Home away from home
Following yesterday’s wet-and-wild stage 11 epic (and a long drive afterwards), a later-than-normal start to stage 12 was much appreciated by all on Team Beardy. It was also a chance to go and visit my cousin's in-laws, Socorro and Cesar, who live in La Herradura, a 35 min drive from today’s start town of Motril.
Arriving in the quaint seaside town, Socorro came down to meet us - welcoming Don Àlvaro and myself in via an enormous hug and kiss on each cheek. They had been following our adventures and sat us down for a for a proper breakfast, with The Don serving as translator.
Nothing beats feeling at home thousands of kilometres from your actual home. This was reinforced when Socorro kindly reminded us both that we were welcome back at any time. Looking at the beach out the window, I was firmly of the opinion that I would be taking them up on their offer in the not-too-distant future.
Still, shortly afterwards we had to, reluctantly, shake off the relaxing holiday vibes of La Herradura and get back to work capturing stage 12. However, not before Socorro made us a couple of sandwiches to take with us, along with another big hug and kiss. Spanish hospitality really is incredible - The Don was made to feel like an honorary family member, with both my almost-cousins embracing him as their own.
We munched away on our sandwiches in the car - Don Àlvaro commenting that they were way better than any of my #dashboarddelicacies to date.
I had found a nice spot looking back to the nature reserve just outside La Herradura. The goat track up to my spot was legitimate (i.e. it had actual goats on it), however they were wise to me trying to sneak up on them, meaning I only caught a glimpse of them disappearing over the near-vertical edge.

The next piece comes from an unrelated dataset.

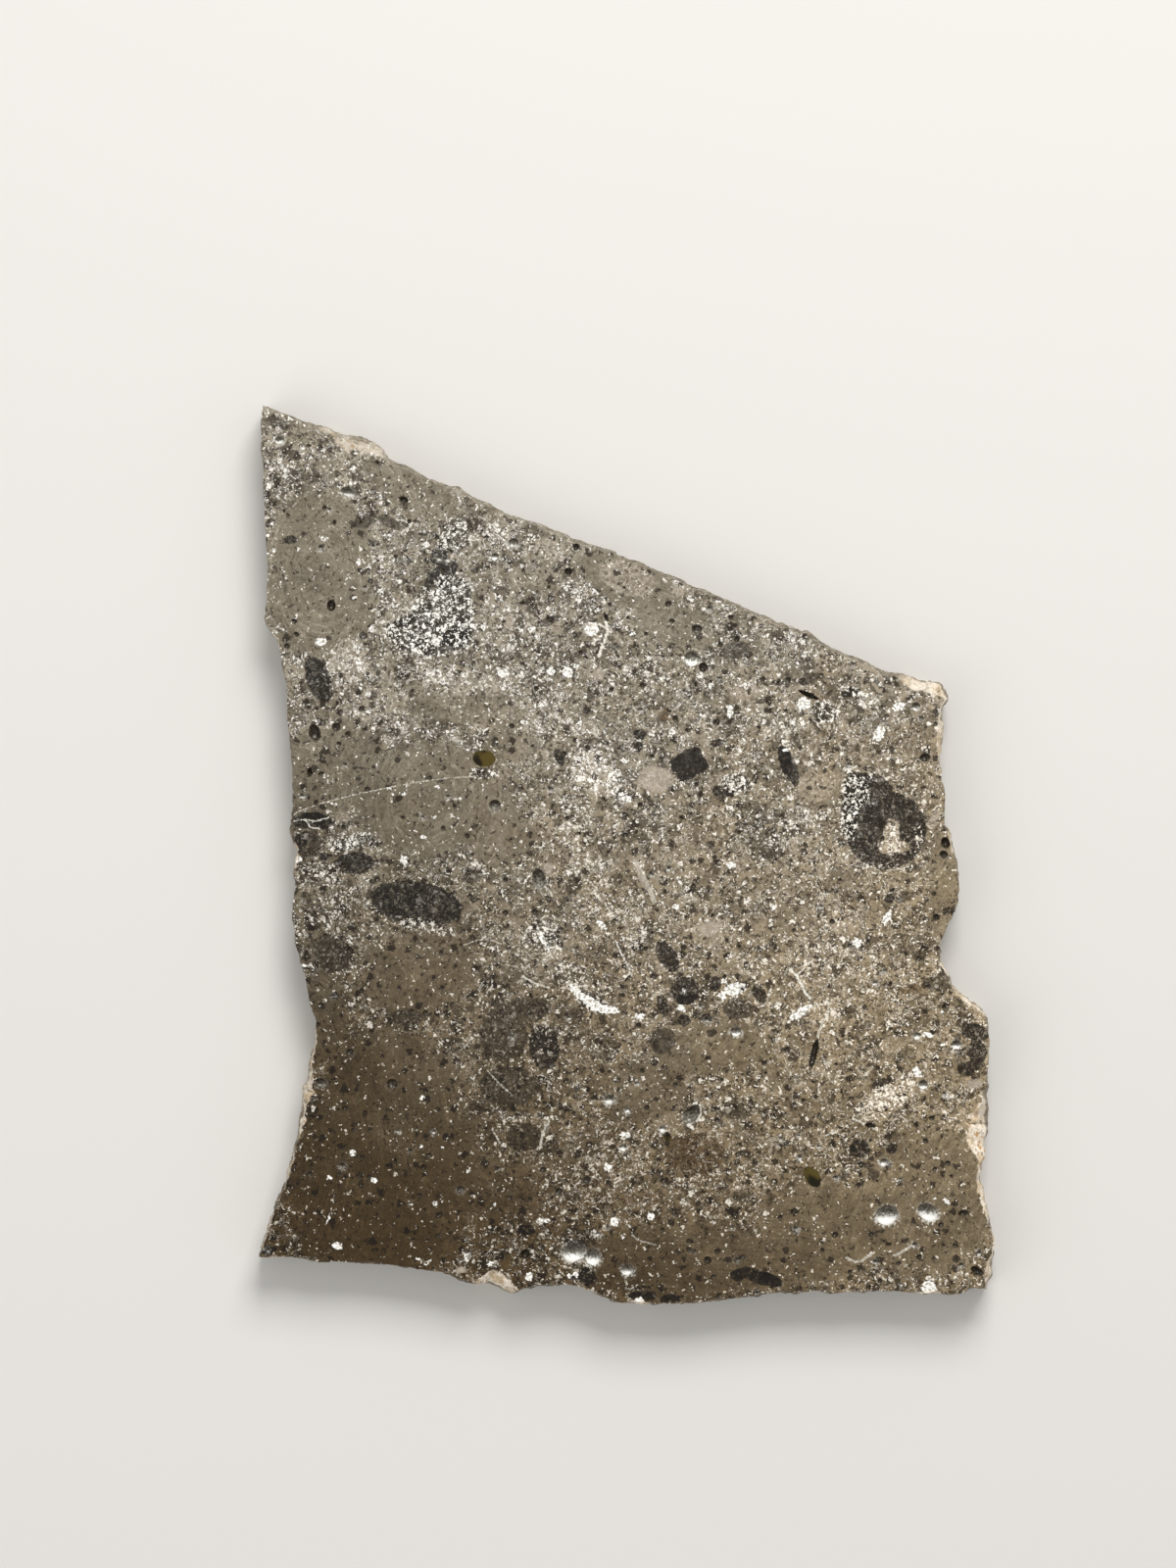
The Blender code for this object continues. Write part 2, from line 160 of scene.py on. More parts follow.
# Open pits in the face: (u, v, length, width, turn from +X in degrees, depth, highlight),
# highlight being how white a painted highlight makes the pit's wall on the side away from the light.
FACE_PITS = (
    (905, 1240, 23, 20, 20, 11, 1.0), (947, 1237, 22, 17, -35, 10, 1.0),
    (586, 1278, 24, 19, 15, 10, 0.9), (605, 1283, 16, 17, 0, 9, 1.0),
    (640, 1296, 13, 11, 0, 6, 0.9), (622, 1122, 12, 9, 20, 6, 0.9),
    (355, 502, 15, 9, -20, 7, 0.8), (412, 510, 9, 7, -20, 5, 0.0),
    (338, 618, 9, 12, 0, 6, 0.0), (285, 449, 10, 8, 0, 5, 0.9),
    (321, 748, 12, 18, 10, 7, 0.1), (343, 742, 9, 9, 0, 4, 0.0),
    (316, 788, 5, 10, 0, 6, 0.0), (505, 822, 12, 12, 0, 5, 0.35),
    (550, 897, 13, 22, 10, 5, 0.3), (327, 1105, 11, 10, 0, 4, 0.25),
    (400, 1106, 11, 10, 0, 4, 0.1), (751, 1053, 11, 10, 0, 5, 0.8),
    (706, 1137, 22, 14, 55, 6, 0.3), (831, 1074.5, 28, 6, 77, 7, 0.0),
    (888, 1148.5, 11, 5, -10, 5, 0.0), (965, 860, 9, 12, 15, 7, 0.0),
    (963, 872, 8, 9, 60, 5, 0.1), (944, 773, 11, 9, 20, 5, 0.1),
    (524, 554, 11, 10, 0, 5, 0.7), (934.5, 721, 9, 9, 0, 4, 0.7),
    (976, 1066, 10, 10, -30, 5, 0.8), (942, 1107, 10, 10, 0, 5, 0.8),
    (955.5, 936, 7, 7, 0, 4, 0.0), (997, 1297, 14, 8, -30, 6, 0.0),
    (983, 1238, 11, 6, 10, 4, 0.0), (711, 642, 11, 10, 0, 5, 0.2),
    (706, 672, 15, 16, 0, 6, 0.8), (717.5, 681, 9, 10, 0, 5, 0.0),
    (580, 583, 8, 8, 0, 5, 0.0), (588, 557, 7, 10, -10, 4, 0.0),
    (618.5, 630, 4, 9, 20, 4, 0.0), (825, 709, 22, 5, -24, 7, 0.0),
    (536, 1280, 10, 10, 0, 6, 0.0), (722, 1286, 8, 8, 0, 4, 0.0),
)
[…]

The view down to the beach was sublime. As I watched people frolicking in the sea (and as sweat beads rolled down my face), I thought back to yesterday when I was huddled in the car with five layers (and heated seats) on.
Given this was one of the shortest stages (at only 160km), we had to be quick to catch the riders on the first climb of the day. The procession of team cars, all with a similar itinerary, helped our cause as we tried to leap-frog the riders. However, they didn’t make it easy for us - averaging 50kph ahead of the climb!
The climb snaked up the very dry vegetation (baking under the hot sun) and even featured a couple of big old eucalyptus trees. With the shimmering sea behind them, I couldn’t help but feel I was somehow back in Australia. However, that was where the similarities ended, as the crowds of spectators started yelling “venga vamos!” at the approaching riders.
More of the same
After the last rider had passed, we high-tailed it straight to the finish, scoring a rockstar park right in front of the press centre. We had also made it with time to spare - allowing us the luxury of some valuable time to plan our approach. On a day like this, when everything goes to plan, we try to savour every moment - because they don’t come around that often!
It had been so long since we had captured a stage finish that it felt like a novelty hanging with all the other photographers. There had been plenty of action with breakaways and crashes, making it about as exciting as a finish gets. I hovered around trying to capture all the details.
One thing I hadn’t missed was the podium fiasco. I can confirm that la Vuelta hasn’t yet taken on any of my advice, instead offering up more of the same. There was a long delay as Froomie got patched up by the doc. The poor guy even had a plaster on his thumb!